Initially let us assume the status quot of consent. The question is what type of taxation is desirable? Frank's assertion that a consumption tax is best seems to be in line with contemporary ideology. A consumption tax is an attractive one to any that (like myself) believe we are a wasteful society. On it's surface a consumption tax is fair; cost is incurred proportionally to consumption. But, a consumption tax is bloody difficult to enact. The bureaucratic body required to squeeze revenue from the populous' consumption would be massive. And at what point is consumption to be taxed? Final use? Value added? Final use will mean low revenue and value added will limit innovation and specialization. Of course this question is silly. As a nation we already have a consumption tax. A tax is an increase in price when measured by the consumer. So when applied across the board, as in an increase in the general level of prices, we see a massive consumption tax. When the state needs money all it must do is spend it. When the money supply is inflated and prices increase a tax is levied upon consumers and savers.
Thursday, March 1, 2012
Frank refers to Ketchikan and the "Bridge to Nowhere" as an example of government waste (agreed). Basic public choice economics teaches us about concentrated benefits, diffused costs; rational ignornance; and rent-seeking. Moreover, just as we assume individuals maximize utility and firms maximize profit, public choice analysis assumes politicians are rational as well and want to maximize votes. All of this comes to play when people ask, "Why is there so much wasteful government spending?" Of course, if I am a House member representing a district in Napa County, I will be in favor of tariffs on foreign wine in order to "save American jobs." Now, most of you I bet do not know wine tariff policy because you are rationally ignorant. But even if you did find out that because of government intervention you are paying an additional $5 dollars for that bottle of wine, you are not going to take the next flight to DC and talk to that representative. But, of course, it is in the self-interest of special interest groups to "wine and dine" politicians and politicians in turn will respond because they know they can get campaign contributions and they know that most voters are ignorant.
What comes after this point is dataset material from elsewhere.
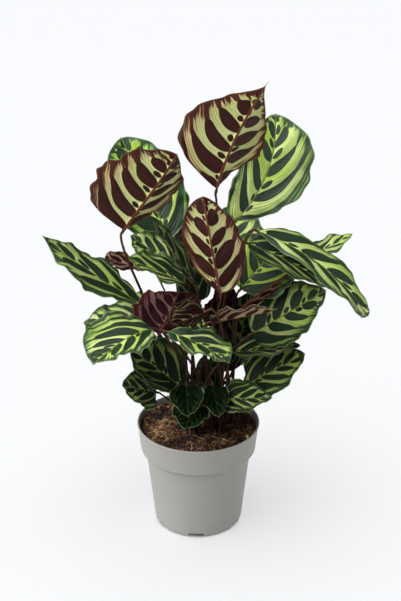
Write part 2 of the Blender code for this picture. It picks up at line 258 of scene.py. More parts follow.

Frank is correct in pointing out that information is much more available today at a low cost so many government actions are brought to light; however, because there is so much information to digest, people will still be rationally ignorant of many policies. And, to be blunt, many voters have no clue about basic economics. This is an empirical fact (see GMU professor Bryan Caplan's work).
As for Keynesian prescriptions for the economy, I will say study some Austrian perspectives of what really caused the Depression and what really causes the boom and bust cycle (business cycle). I will also say please remember the broken window fallacy when people argue that government spending "stimulates" the economy. If you have not read Henry Hazlitt's Economics in One Lesson, do so immediately!
My main complaint in this chapter is his comparison between government waste and private waste. Government gets money by taking it from me (some would argue when government takes money it's called taxation; when a person takes money from another person, it's called theft). In the private sector, I get money by earning it doing something of value for someone else. While I might think it ridiculous to spend thousands of dollars for a birthday party, that spending isn't taking money from other people! And if I want to build a larger mansion, I am not hurting anyone else! Finally, Frank seems to be implying that he knows or can measure the utility people get when adding on to their mansions. I am not sure how he does this.